Here are some entries; quote each one exactly.

╭─ Supplied records

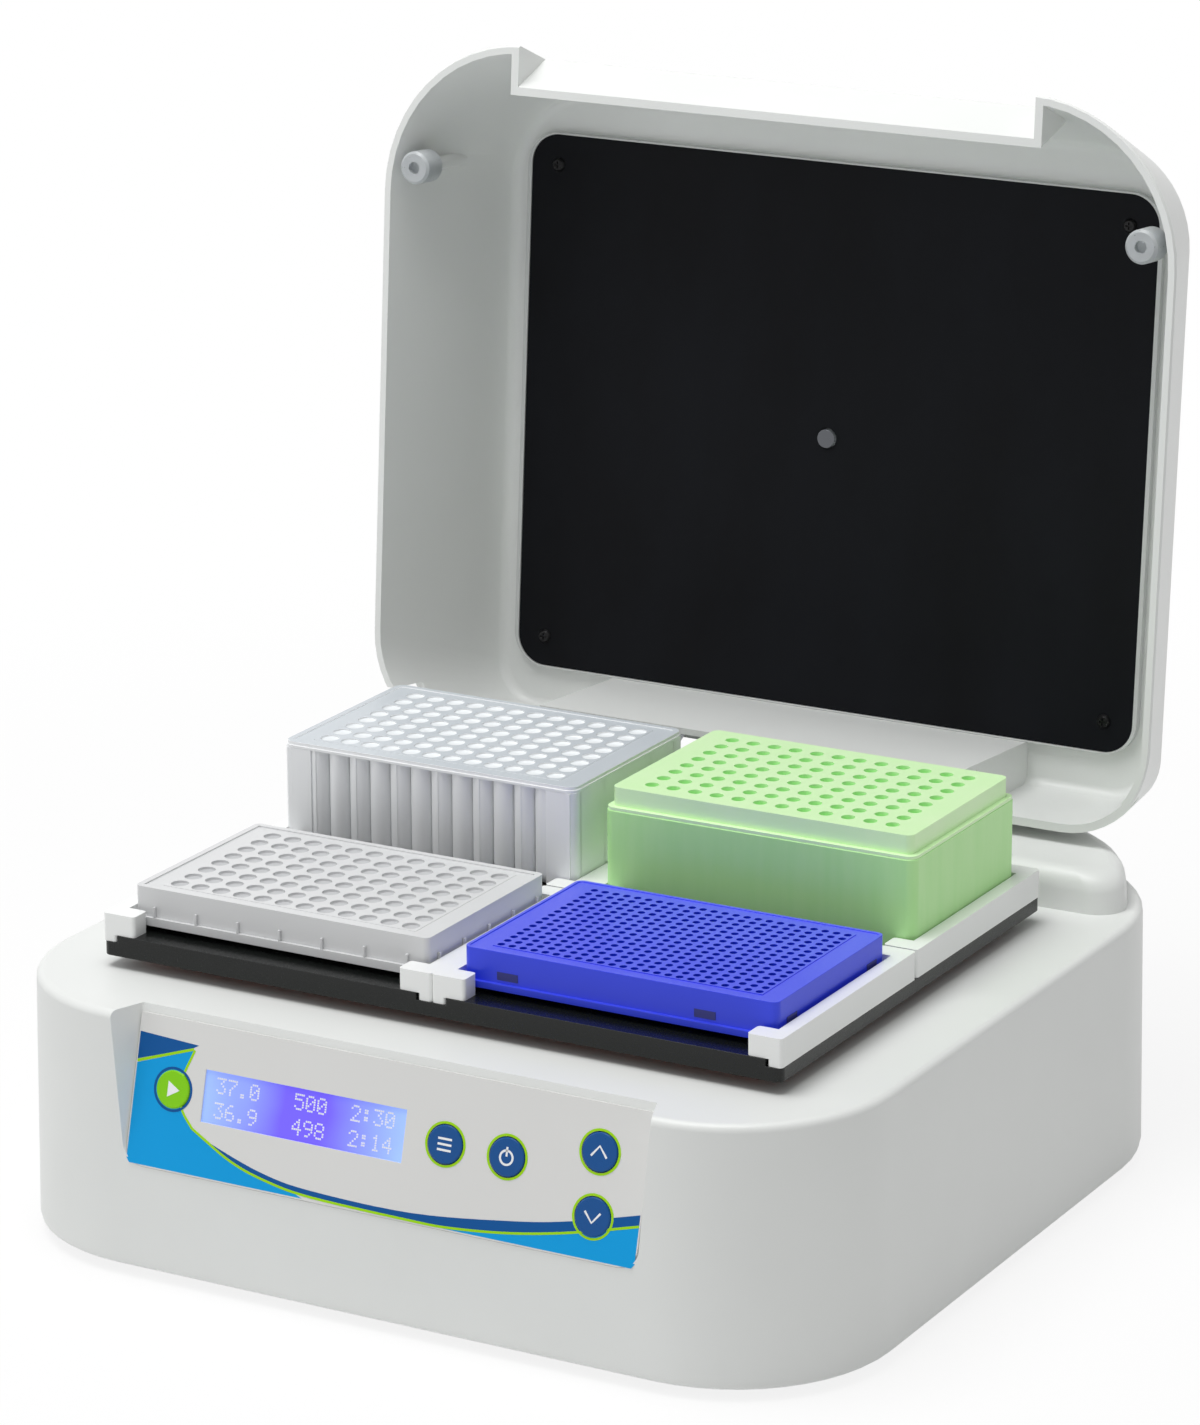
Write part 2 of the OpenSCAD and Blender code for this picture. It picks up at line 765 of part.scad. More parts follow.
module toothed_wheel(bore) {
    flange_r = pulley_r + 1.2;
    teeth = 24;
    difference() {
        union() {
            cylinder(r = pulley_r - belt_t, h = pulley_h);
            for (z = [0, pulley_h - 1.2]) translate([0, 0, z]) cylinder(r = flange_r, h = 1.2);
            for (i = [0:teeth - 1]) rotate([0, 0, 360 / teeth * i])
                block([pulley_r - belt_t - 1, -1, 1], [pulley_r - 0.6, 1, pulley_h - 1]);
        }
        translate([0, 0, -over]) cylinder(r = bore, h = pulley_h + 2 * over);
    }
}

module driven_pulley() {
    color([0.7, 0.71, 0.73]) on_bench() translate([shaft_x, tray_back, pulley_z])
        toothed_wheel(shaft_r + seat);
}

// Half disc opposite the crank pin
module counterweight() {
    hub = 13;
    color([0.5, 0.5, 0.53]) on_bench() translate([shaft_x, tray_back, weight_z]) difference() {
        union() {
            cylinder(r = hub, h = weight_t);
            difference() {
                cylinder(r = weight_r, h = weight_t);
                block([-hub / 2, -weight_r - over, -over], [weight_r + over, weight_r + over, weight_t + over]);
            }
        }
        translate([0, 0, -over]) cylinder(r = shaft_r + seat, h = weight_t + 2 * over);
    }
}

// Motor can on the chassis, with a bore for its own shaft
module drive_motor() {
    h = house_top - chassis_top;
    color([0.2, 0.2, 0.22]) on_bench() translate([shaft_x, tray_back + motor_back, chassis_top])
        difference() {
            union() {
                cylinder(r = motor_r, h = h);
                for (a = [45:90:315]) rotate([0, 0, a]) block([0, -4, 0], [motor_r + 5, 4, 3]);
            }
            translate([0, 0, -over]) cylinder(r = shaft_r - 2 + run_fit, h = h + over - 4);
        }
}

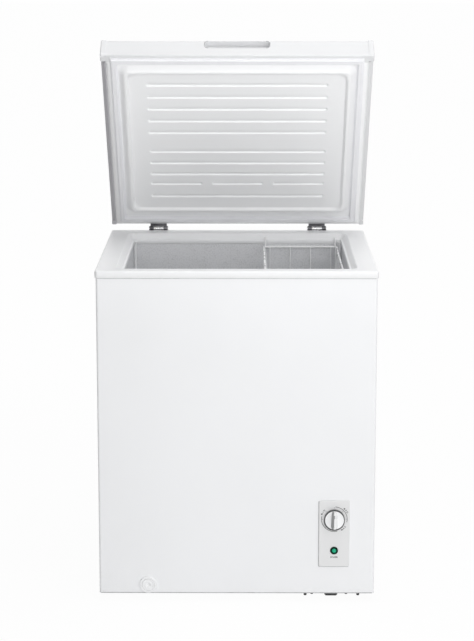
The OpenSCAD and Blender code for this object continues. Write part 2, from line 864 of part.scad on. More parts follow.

╰─

The output
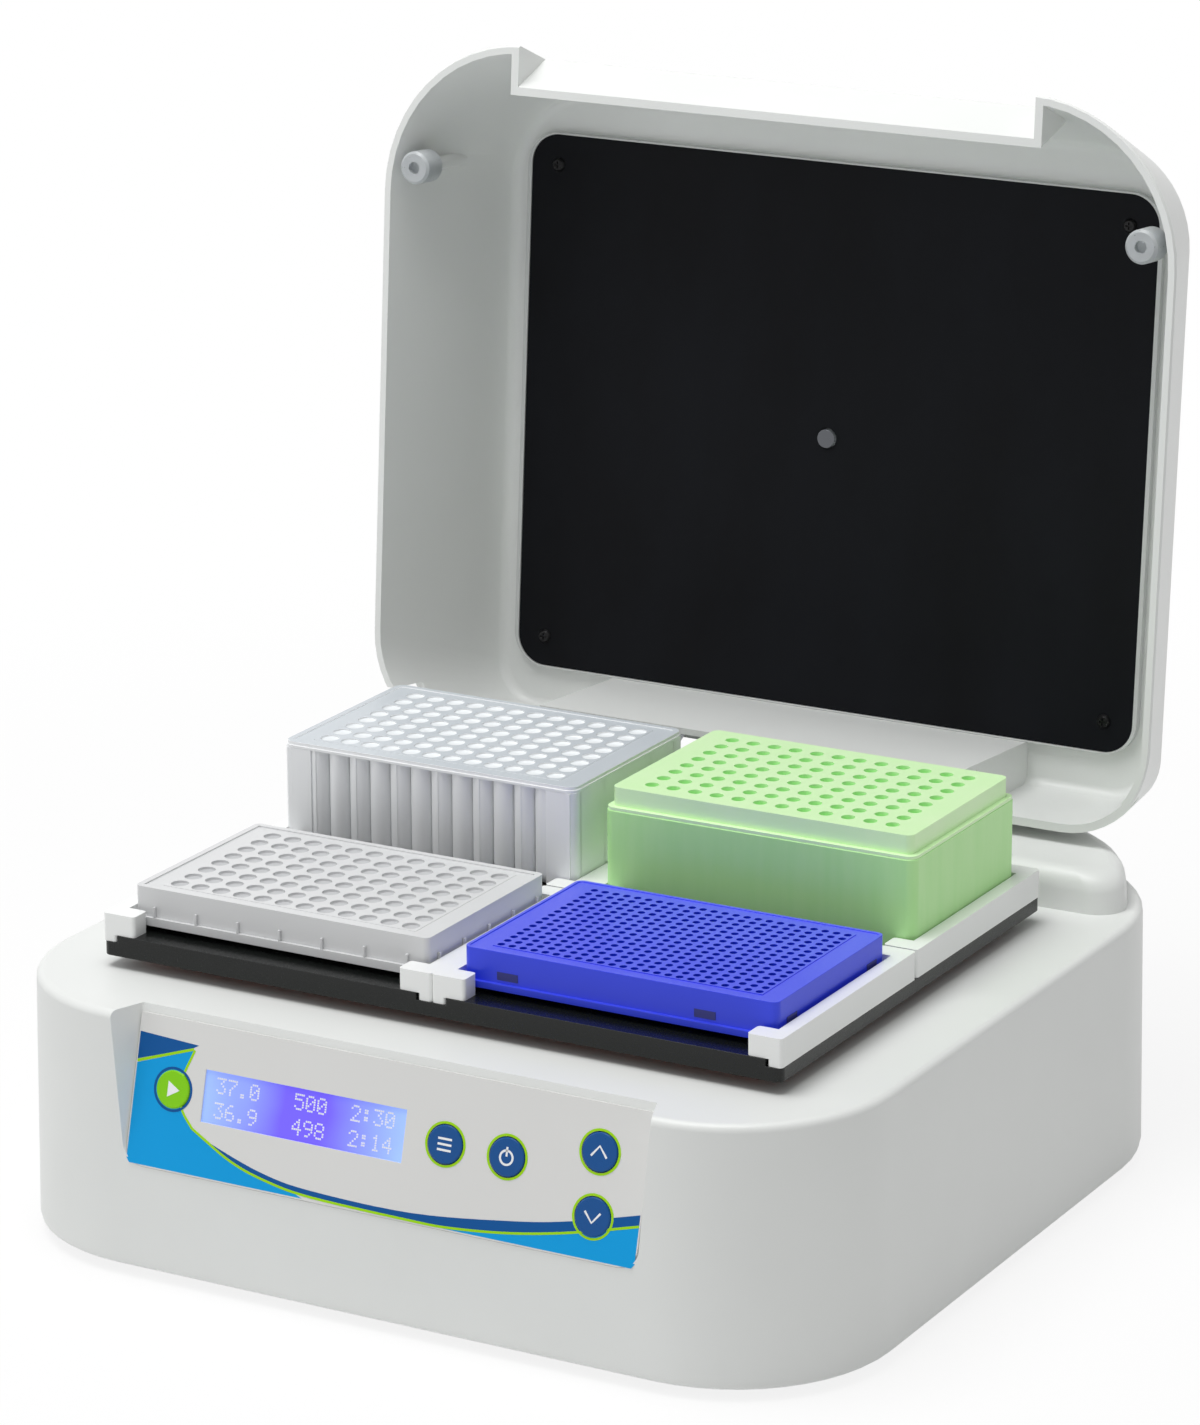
Write part 2 of the OpenSCAD and Blender code for this picture. It picks up at line 765 of part.scad. More parts follow.
module toothed_wheel(bore) {
    flange_r = pulley_r + 1.2;
    teeth = 24;
    difference() {
        union() {
            cylinder(r = pulley_r - belt_t, h = pulley_h);
            for (z = [0, pulley_h - 1.2]) translate([0, 0, z]) cylinder(r = flange_r, h = 1.2);
            for (i = [0:teeth - 1]) rotate([0, 0, 360 / teeth * i])
                block([pulley_r - belt_t - 1, -1, 1], [pulley_r - 0.6, 1, pulley_h - 1]);
        }
        translate([0, 0, -over]) cylinder(r = bore, h = pulley_h + 2 * over);
    }
}

module driven_pulley() {
    color([0.7, 0.71, 0.73]) on_bench() translate([shaft_x, tray_back, pulley_z])
        toothed_wheel(shaft_r + seat);
}

// Half disc opposite the crank pin
module counterweight() {
    hub = 13;
    color([0.5, 0.5, 0.53]) on_bench() translate([shaft_x, tray_back, weight_z]) difference() {
        union() {
            cylinder(r = hub, h = weight_t);
            difference() {
                cylinder(r = weight_r, h = weight_t);
                block([-hub / 2, -weight_r - over, -over], [weight_r + over, weight_r + over, weight_t + over]);
            }
        }
        translate([0, 0, -over]) cylinder(r = shaft_r + seat, h = weight_t + 2 * over);
    }
}

// Motor can on the chassis, with a bore for its own shaft
module drive_motor() {
    h = house_top - chassis_top;
    color([0.2, 0.2, 0.22]) on_bench() translate([shaft_x, tray_back + motor_back, chassis_top])
        difference() {
            union() {
                cylinder(r = motor_r, h = h);
                for (a = [45:90:315]) rotate([0, 0, a]) block([0, -4, 0], [motor_r + 5, 4, 3]);
            }
            translate([0, 0, -over]) cylinder(r = shaft_r - 2 + run_fit, h = h + over - 4);
        }
}

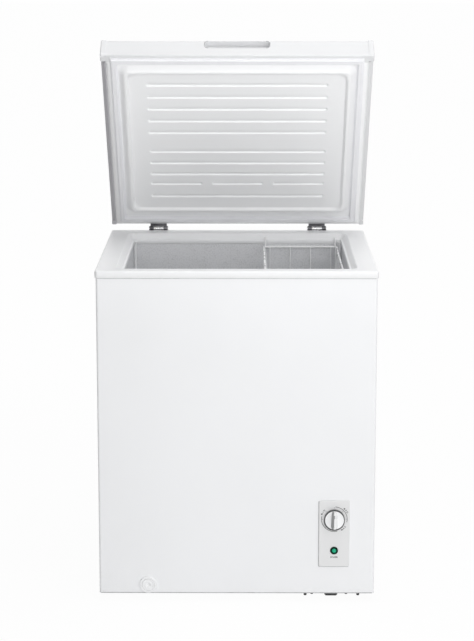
The OpenSCAD and Blender code for this object continues. Write part 2, from line 864 of part.scad on. More parts follow.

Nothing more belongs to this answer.